*Given instruction*: Quote precisely the run of lines opening with the line containing "start_button_one();" and closing with the line containing "obj.matrix_world = world", and nothing else.
--- BEGIN ---
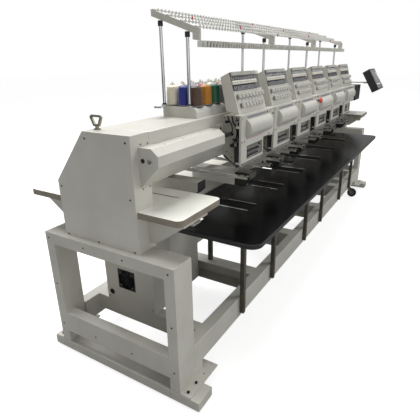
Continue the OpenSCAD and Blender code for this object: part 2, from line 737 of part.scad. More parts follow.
// Front plate with the needle window, its guides and the carrier box on the rods.
module case_fronts() color("#dddbd2") each_head() {
    difference() {
        union() {
            block([case_left, case_front, leg_bottom], [leg_right, case_front + plate_t, case_top]);
            block([leg_right, case_front, step_z], [plate_right, case_front + plate_t, case_top]);
            for (z = [leg_bottom + 8, case_top - 62])
                block([case_left, case_front + plate_t, z], [leg_right, block_front - touch, z + 10]);
            block([case_left, case_front, case_top], [plate_right, rod_y + 7, tension_foot[1]]);
            for (x = [-113, 113]) block([case_shift + x - 4, case_front + plate_t, take_up_z - 6],
                [case_shift + x + 4, take_up_y + 5, take_up_z + 6]);
        }
        block([case_shift - window[0], case_front - through, window[1]],
            [case_shift + window[0], case_front + plate_t + through, window[2]]);
        block([case_shift - 108, case_front - through, bump[2] + 14],
            [case_shift + 108, case_front + plate_t + through, bump[3] - 12]);
        for (i = [1:needles]) translate([needle_x(i), needle_y, leg_bottom])
            cylinder(r = bar_r + run_gap, h = case_top - leg_bottom - 20, $fn = 24);
        rod_x([case_shift - 130, take_up_y, take_up_z], take_up_r + run_gap, 260);
        if ($head == 0) button_hole(stop_at, button_r, button_press);
    }
    difference() {
        block([plate_right, case_front + 2, step_z - 8], [carrier_right, arm_front - touch, tension_foot[1]]);
        for (z = rod_z) rod_x([plate_right - through, rod_y, z], rod_r, carrier_right - plate_right + 2 * through);
        if ($head == 0 || $head == 4) button_hole(start_at, button_r, button_press);
        if ($head == 2) button_hole(emergency_at, stem_r, stop_press);
    }
    if ($head == 2) difference() {
        rod_y(emergency_at - [0, stop_collar, 0], 2 * stem_r, stop_collar);
        rod_y(emergency_at - [0, stop_collar + through, 0], stem_r + run_gap, stop_collar + 2 * through);
    }
}

// Blind hole for a button that is pressed by the given depth.
module button_hole(p, r, press) rod_y(p - [0, through, 0], r + run_gap, 2 * press + 2 * through);

// Convex guard over the take-up levers.
module bump_covers() color("#dedcd3") each_head() difference() {
    intersection() {
        rod_x([bump[0], case_front - bump_out + bump_r, take_up_z], bump_r, bump[1] - bump[0]);
        block([bump[0], case_front - bump_out - through, bump[2]], [bump[1], case_front, bump[3]]);
    }
    intersection() {
        rod_x([bump[0] + bump_wall, case_front - bump_out + bump_r, take_up_z], bump_r - bump_wall,
            bump[1] - bump[0] - 2 * bump_wall);
        block([bump[0], case_front - bump_out, bump[2] + bump_wall],
            [bump[1], case_front + through, bump[3] - bump_wall]);
    }
}

module needle_bar() {
    translate([0, needle_y, leg_bottom]) cylinder(r = bar_r, h = case_top - leg_bottom - 8, $fn = 24);
    translate([0, needle_y, leg_bottom - 10]) cylinder(r = 4.5, h = 10, $fn = 24);
    translate([0, needle_y, needle_tip_z + 4]) cylinder(r = 0.8, h = leg_bottom - 14 - needle_tip_z, $fn = 16);
    translate([0, needle_y, needle_tip_z]) cylinder(r1 = 0.3, r2 = 0.8, h = 4, $fn = 16);
}

module needle_bars() color("#b4b6b9") each_head() for (i = [1:needles])
    if (i != active_needle) translate([needle_x(i), 0, 0]) needle_bar();

module active_needle_bars() color("#c2c4c7") each_head() needle_bar();

module case_rods() color("#a4a6a9") machine() for (z = rod_z)
    rod_x([station(0) + case_left, rod_y, z], rod_r, rod_right - station(0) - case_left);

module presser_feet() color("#b4b6b9") each_head() {
    translate([0, presser_y, foot_z]) cylinder(r = presser_r, h = 110, $fn = 32);
    difference() {
        union() {
            block([-4, needle_y, foot_z], [4, presser_y, foot_z + 3]);
            translate([0, needle_y, foot_z]) cylinder(r = 8, h = 3, $fn = 32);
        }
        translate([0, needle_y, foot_z - through]) cylinder(r = 2.6, h = 3 + 2 * through, $fn = 24);
    }
}

module take_up_levers() color("#bfc1c4") each_head() {
    rod_x([case_shift - 119, take_up_y, take_up_z], take_up_r, 238);
    difference() {
        union() {
            block([needle_pitch / 2 - 1, 44, take_up_z - 3], [needle_pitch / 2 + 1, take_up_y, take_up_z + 3]);
            rod_x([needle_pitch / 2 - 1, 44, take_up_z], 5, 2);
        }
        rod_x([needle_pitch / 2 - 2, 43, take_up_z], 1.5, 4);
    }
}

// Push button in front of the carrier box or the front plate.
module push_button(i, p) machine() translate([station(i), 0, 0])
    rod_y(p - [0, button_out, 0], button_r, button_out + button_press);

module start_button_one() color("#1f7a4a") push_button(0, start_at);

module start_button_five() color("#1f7a4a") push_button(4, start_at);

module stop_button() color("#c8282c") push_button(0, stop_at);

module emergency_stop() color("#e8542a") machine() translate([station(2), -stop_stem, 0] + emergency_at) {
    rod_y([0, 0, 0], stem_r, stop_stem + stop_press);
    rotate([90, 0, 0]) cylinder(r1 = 15, r2 = 21, h = 12, $fn = 48);
    translate([0, -12, 0]) rotate([90, 0, 0]) cylinder(r1 = 21, r2 = 17, h = 6, $fn = 48);
}

module y_carriage() color("#a7a9ac") machine() {
    block([-drive_x - drive_w, carriage_y, sash_z0 + 5], [drive_x + drive_w, carriage_y + 24, sash_z0 + 25]);
    for (x = [-drive_x, 0, drive_x])
        block([x - 25, carriage_y, drive_top + touch], [x + 25, carriage_y + 60, sash_z0 + 5]);
}

// Hollow sash bar across all the heads.
module sash_frame() color("#c9cbce") machine() difference() {
    block([-drive_x, sash_y - sash_w, sash_z0], [drive_x, sash_y, sash_z0 + sash_w]);
    block([-drive_x - through, sash_y - sash_w + 3, sash_z0 + 3],
        [drive_x + through, sash_y - 3, sash_z0 + sash_w - 3]);
}

// Pair of flat arms under the sash bar at each head, drilled for the hoop clips.
module hoop_arms() color("#d2d3d5") machine() for (i = [0:heads - 1], s = [-1, 1])
    translate([station(i) + s * hoop_x, 0, 0]) difference() {
        block([-hoop_w / 2, hoop_front, hoop_z0], [hoop_w / 2, sash_y, sash_z0]);
        for (y = [12, 52]) translate([0, hoop_front + y, hoop_z0 - through])
            cylinder(r = 2.6, h = hoop_h + 2 * through, $fn = 24);
    }

module table_top() color("#26262a") machine() translate([0, 0, table_top_z - table_t]) linear_extrude(table_t)
    difference() {
        union() {
            translate([-table_half, table_front + 60]) square([table_len, table_back - table_front - 60]);
            translate([-table_half + 60, table_front]) square([table_len - 120, 60]);
            for (s = [-1, 1]) translate([s * (table_half - 60), table_front + 60]) circle(r = 60, $fn = 64);
        }
        for (i = [0:heads - 1]) translate([station(i) - slot_w / 2, bed_front - slot_gap])
            square([slot_w, table_back]);
        for (x = [-drive_x, 0, drive_x]) translate([x - drive_slot / 2, drive_y0 - slot_gap])
            square([drive_slot, table_back]);
    }

// Sliding legs of the table and the steel strips beside its slots.
module table_fittings() color("#a8a69c") {
    at_sleeves() {
        block([-leg_w / 2, -leg_w / 2, beam_z0 + 33], [leg_w / 2, leg_w / 2, table_top_z - table_t]);
        block([-leg_w / 2, -leg_w / 2, beam_z1 + 7], [leg_w / 2, leg_w / 2, table_top_z - table_t]);
    }
    each_head() for (s = [-1, 1]) block([s * slot_w / 2 + (s > 0 ? 2 : -14), bed_front, table_top_z],
        [s * slot_w / 2 + (s > 0 ? 14 : -2), 235, table_top_z + 2]);
}

// Arm of the control panel, turning on the bridge.
module panel_arm() color("#b9b7ae") machine() {
    translate([arm_pivot[0], arm_pivot[1], arm_z]) cylinder(r = 22, h = 24, $fn = 48);
    block([arm_pivot[0] - 15, 40, arm_z + 6], [arm_pivot[0] + 15, arm_pivot[1], arm_z + 16]);
    block([arm_pivot[0] - 15, 8, arm_z], [arm_pivot[0] + 15, 40, arm_z + 16]);
    difference() {
        union() {
            rod_x([arm_pivot[0] - 15, panel_pivot[0] + 20, panel_pivot[1]], 9, 30);
            block([arm_pivot[0] - 15, panel_pivot[0] + 20, panel_pivot[1] - 6],
                [arm_pivot[0] + 15, 12, panel_pivot[1] + 6]);
        }
        rod_x([arm_pivot[0] - 20, panel_pivot[0] + 20, panel_pivot[1]], 4 + run_gap, 40);
    }
}

module panel_case() color("#2c2c30") machine() {
    translate([panel_x, panel_pivot[0], panel_pivot[1]]) rotate([-panel_tilt, 0, 0])
        block([-panel_w / 2, -panel_t, -panel_h / 2 + 6], [panel_w / 2, 0, panel_h / 2 + 6]);
    rod_x([arm_pivot[0] - 24, panel_pivot[0] + 20, panel_pivot[1]], 4, 48);
    for (s = [-1, 1]) translate([arm_pivot[0] + s * 20, panel_pivot[0], panel_pivot[1]])
        hull() {
            rod_x([-4, 20, 0], 8, 8);
            rotate([-panel_tilt, 0, 0]) translate([-4, -3, -10]) cube([8, 3, 24]);
        }
}

// Swivel fork, its wheel trailing toward -Y, or toward +Y when dir is 1.
module fork(y, dir) machine() translate([caster_x, y, 0]) mirror([0, dir, 0]) difference() {
    union() {
        translate([0, 0, beam_z0 - 10]) cylinder(r = 30, h = 10 - touch, $fn = 48);
        for (s = [-1, 1]) along_x(s * 22 - 2.5, s * 22 + 2.5) polygon([[14, beam_z0 - 10], [-28, beam_z0 - 10],
            [-trail - 12, wheel_z], [-trail, wheel_z - 11], [-trail + 12, wheel_z]]);
    }
    rod_x([-40, -trail, wheel_z], 5 + run_gap, 80);
}

module wheel(y, dir) machine() translate([caster_x, y + (dir ? trail : -trail), wheel_z]) {
    rotate([0, 90, 0]) rotate_extrude($fn = 96) translate([5, -15]) square([wheel_r - 5, 30]);
    rod_x([-26, 0, 0], 5, 52);
}

module caster_fork_front() color("#3a3b3d") fork(caster_y[0], 0);

module caster_wheel_front() color("#1d1d1f") wheel(caster_y[0], 0);

module caster_fork_rear() color("#3a3b3d") fork(caster_y[1], 1);

module caster_wheel_rear() color("#1d1d1f") wheel(caster_y[1], 1);

module key_switch() color("#b9bbbe") left_end() {
    rod_x([70, 149, 1141], 10, 24);
    block([62, 146, 1137], [70, 152, 1145]);
}

base_rails();
levelling_pads();
end_stands();
floor_frame();
frame_screws();
bed_support();
cylinder_beds();
bed_noses();
needle_plates();
bridge_frame();
end_covers();
lifting_eyes();
shaft_housings();
arm_castings();
wing_tables();
wing_brackets();
electrical_box();
fan_frame();
y_drive_housings();
thread_deck();
rack_posts();
rack_brackets();
guide_bars();
thread_cones();
table_sleeves();
main_motor();
color_change_box();
main_shaft();
hook_one();
hook_two();
hook_three();
hook_four();
hook_five();
hook_six();
tension_cases();
tension_knobs();
case_fronts();
bump_covers();
needle_bars();
case_rods();
active_needle_bars();
presser_feet();
take_up_levers();
start_button_one();
start_button_five();
stop_button();
emergency_stop();
y_carriage();
sash_frame();
hoop_arms();
table_top();
table_fittings();
panel_arm();
panel_case();
caster_fork_front();
caster_wheel_front();
caster_fork_rear();
caster_wheel_rear();
fan_rotor();
key_switch();
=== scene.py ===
import json
import math

import bmesh
import bpy
from mathutils import Matrix, Vector


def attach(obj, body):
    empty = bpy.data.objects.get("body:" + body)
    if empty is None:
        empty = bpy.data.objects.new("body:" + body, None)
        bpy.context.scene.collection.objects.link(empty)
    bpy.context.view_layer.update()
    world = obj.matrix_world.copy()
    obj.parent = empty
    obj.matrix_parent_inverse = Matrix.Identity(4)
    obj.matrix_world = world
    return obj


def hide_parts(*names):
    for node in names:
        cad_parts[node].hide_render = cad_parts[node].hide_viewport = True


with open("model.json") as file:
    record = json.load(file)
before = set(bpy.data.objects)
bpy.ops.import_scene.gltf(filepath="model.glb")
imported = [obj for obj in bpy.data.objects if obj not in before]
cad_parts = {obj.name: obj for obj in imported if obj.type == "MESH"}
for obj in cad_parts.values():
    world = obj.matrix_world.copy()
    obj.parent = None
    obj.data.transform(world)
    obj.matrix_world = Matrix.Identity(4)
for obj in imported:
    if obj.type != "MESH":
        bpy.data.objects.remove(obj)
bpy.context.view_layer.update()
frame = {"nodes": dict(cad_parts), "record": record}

machine = {"heads": 6, "pitch": 450, "legFrontToMiddle": 357.5, "halfLength": 1970,
           "needles": 15, "needlePitch": 14.4, "workingNeedle": 5}


def at(x, y, z):
    # x from the middle, y from the legs' front face, z from the floor, all in mm
    return Vector((x / 1000, (y - machine["legFrontToMiddle"]) / 1000, z / 1000))


def stations():
    return [(i - (machine["heads"] - 1) / 2) * machine["pitch"] for i in range(machine["heads"])]


def needleXs():
    # the working needle stands on the head's middle line
    return [(i - machine["workingNeedle"]) * machine["needlePitch"] for i in range(1, machine["needles"] + 1)]


# materials
def linear(code):
    channels = [int(code[i:i + 2], 16) / 255 for i in (1, 3, 5)]
    return [c / 12.92 if c <= 0.04045 else ((c + 0.055) / 1.055) ** 2.4 for c in channels] + [1.0]


def addNode(tree, kind, inputs=None, links=None, **settings):
    node = tree.nodes.new(kind)
    for name, value in settings.items():
        setattr(node, name, value)
    for name, value in (inputs or {}).items():
        node.inputs[name].default_value = value
    for name, source in (links or {}).items():
        tree.links.new(source, node.inputs[name])
    return node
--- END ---
*Correct result*:
start_button_one();
start_button_five();
stop_button();
emergency_stop();
y_carriage();
sash_frame();
hoop_arms();
table_top();
table_fittings();
panel_arm();
panel_case();
caster_fork_front();
caster_wheel_front();
caster_fork_rear();
caster_wheel_rear();
fan_rotor();
key_switch();
=== scene.py ===
import json
import math

import bmesh
import bpy
from mathutils import Matrix, Vector


def attach(obj, body):
    empty = bpy.data.objects.get("body:" + body)
    if empty is None:
        empty = bpy.data.objects.new("body:" + body, None)
        bpy.context.scene.collection.objects.link(empty)
    bpy.context.view_layer.update()
    world = obj.matrix_world.copy()
    obj.parent = empty
    obj.matrix_parent_inverse = Matrix.Identity(4)
    obj.matrix_world = world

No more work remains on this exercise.